China while it may not admit openly does have serious fears and concerns on the Japanese Navy with battle-tested heritage against the most powerful Navies of the world. Japanese naval traditions coupled with Japan’s state of the art indigenous production of large Navy battleships, submarines and combat helicopter carriers ships. Japan has the most potent Navy in Asia.

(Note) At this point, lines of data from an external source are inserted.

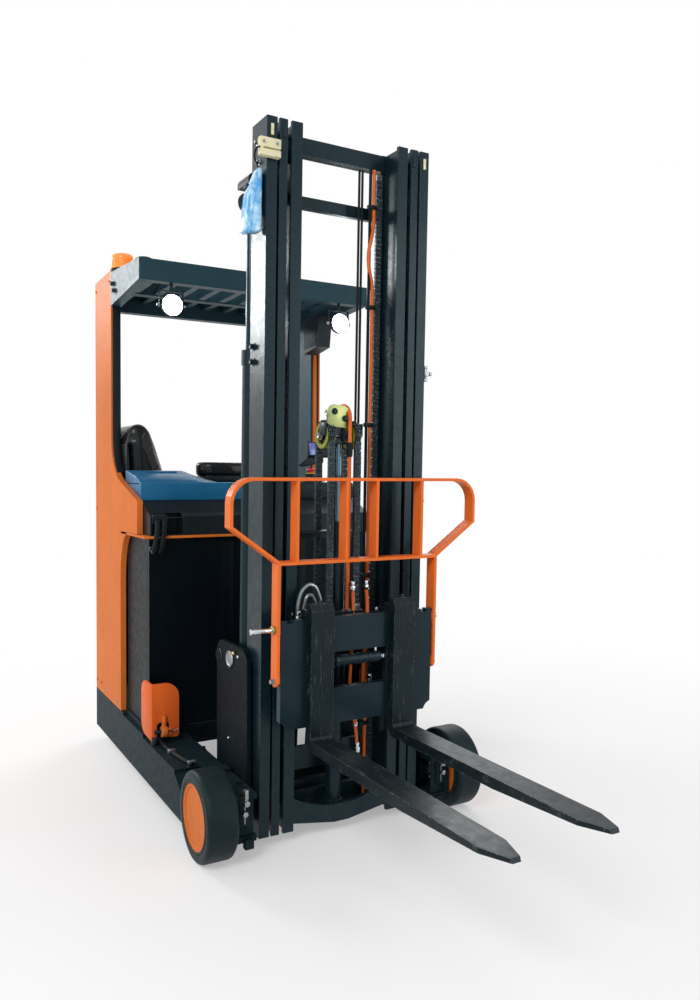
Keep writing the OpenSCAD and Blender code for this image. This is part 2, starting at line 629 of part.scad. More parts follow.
// Foot of the inner stage: a sagging front plate, a back plate and the floor between them
inner_bar_z = mast_z1 - 75;
foot_z = mast_z0 + 43;
saddle_t = 20;
saddle_flat = 35;
function saddle_top(y) = mast_z0 + 71 + 62 * pow(y / stage_table[INNER][0], 2);
module mast_inner() color(mast_black) on_mast() {
    s = stage_table[INNER];
    both() {
        column(INNER, mast_z0, mast_z1);
        mast_roller(s[3] - 1, stage_table[MIDDLE][2] - 2, mast_z0 + 90);
    }
    span([mast_back, -s[0] - 1, inner_bar_z], [mast_back + 30, s[0] + 1, mast_z1 - 8]);
    front_slab(mast_front - saddle_t, mast_front) polygon(concat(
        [for (i = [-6:6]) let (y = i * (s[0] + 1) / 6) [y, saddle_top(y)]],
        [[s[0] + 1, mast_z0 + 31], [saddle_flat, mast_z0], [-saddle_flat, mast_z0],
            [-s[0] - 1, mast_z0 + 31]]));
    span([mast_back, -s[0] - 1, foot_z - 12], [mast_back + saddle_t, s[0] + 1, foot_z + 65]);
    span([mast_back, -s[0] - 1, foot_z - 12], [mast_front - saddle_t + 1, s[0] + 1, foot_z]);
}

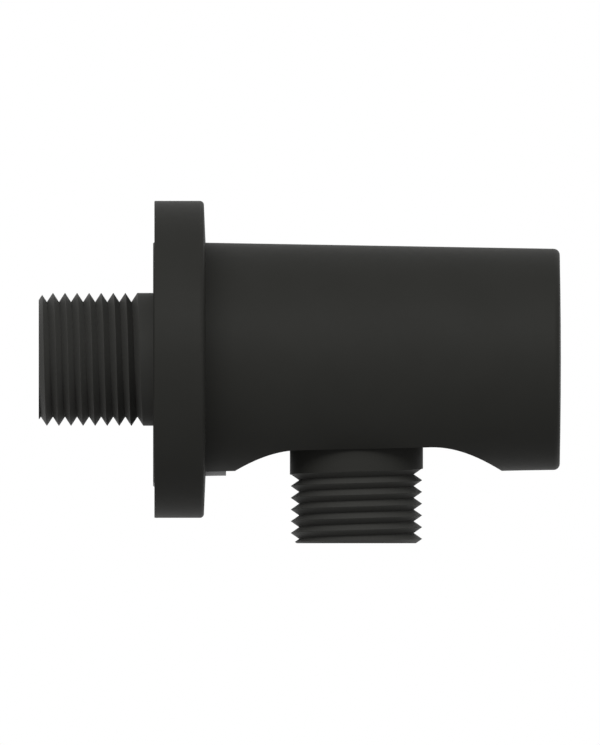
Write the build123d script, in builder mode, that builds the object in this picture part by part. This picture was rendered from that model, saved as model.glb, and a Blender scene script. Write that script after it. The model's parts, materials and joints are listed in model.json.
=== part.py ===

Japan must also implement plans to materialise a greater naval profile in the Indian Ocean to checkmate China’s increasing intrusions in this vital Ocean so vital for Japan’s prosperity. Such a Japanese move could greatly supplement the Indian Navy presence in the Indian Ocean, with similar intentions. It is heartening to note that a Japanese task force on security has recommended to the Japanese Government that in the ultimate analysis, Japan’s security against the implicit China Threat would rest on the creation of significant oceanic naval profile
Rounding off the assertive role of Japan as an imperative for Asian security, what needs to be pointed out in this direction is that Japan has also to be more vocally assertive in Asian security affairs. Japan has nothing to be apologetic about in defending its own security against the China Threat and also partaking in regional and global security initiatives towards this end.
Concluding, the following observations would be in order in relation to the main theme of this Paper:
- Asian security is definitely overshadowed and Indo Pacific security specifically threatened by China’s ongoing power tussle with the United States which so far has shouldered these responsibilities.
- Japan and India as the two leading Asian powers need to shoulder responsibilities of Indo Pacific security as indigenous Asian powers and recognised as global leading powers.
- Japan and India can together provide an existential counterweight to China’s unrestrained military and geopolitical moves without an overt arms race.
- Japan is more comprehensively well positioned in 2018 than India in this direction as India breaks out of its archaic strategic policy straitjacket to assume the joint responsibilities with Japan.
In 2018, therefore, Japan’s geopolitical and strategic assertiveness emerges as a strong Asian imperative.